If you come to find me affable
Build a replica for me
Would the idea to you be laughable
Of a pale facsimile?

So will you come to burn an effigy?
It should keep the flies away
And when you long to burn this effigy
It should be of the hours that slip away, slip away

It could be you, it could be me
Working the door, drinking for free
Carrying on with your conspiracies
Filling the room with a sense of unease

Fake conversations on a nonexistent telephone
Like the words of a man who's spent a little too much time alone
When one has spent too much time alone

- - - - - - -

Arboreal Affection

The branches of the tree
Spiral out like arms of an
Octopus, stretched long and
Barky thick, breathing bright
Air and stretching toward, not
Repelling, the source of
All life.
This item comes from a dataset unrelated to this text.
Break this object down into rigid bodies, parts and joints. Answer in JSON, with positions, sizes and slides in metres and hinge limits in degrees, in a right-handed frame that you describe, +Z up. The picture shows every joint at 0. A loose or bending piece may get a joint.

The way he spins
About himself, though still
To the untrained pupil,
Must make his mother proud.

She happily peers o'er
With a sappy burst of
Feathery leaves, and gapes
At the majesty of
What was once a mere seed
Hanging serenely on
Her limb. She thinks me when
She sees me, smiles and points,
Sees that I cannot not
Stop, sees that for me to
See her son, or any
Tree, is poetry, is
Divine command to halt,
Is silence, grandeur, time,
Demanding words to name
This agéd mystery.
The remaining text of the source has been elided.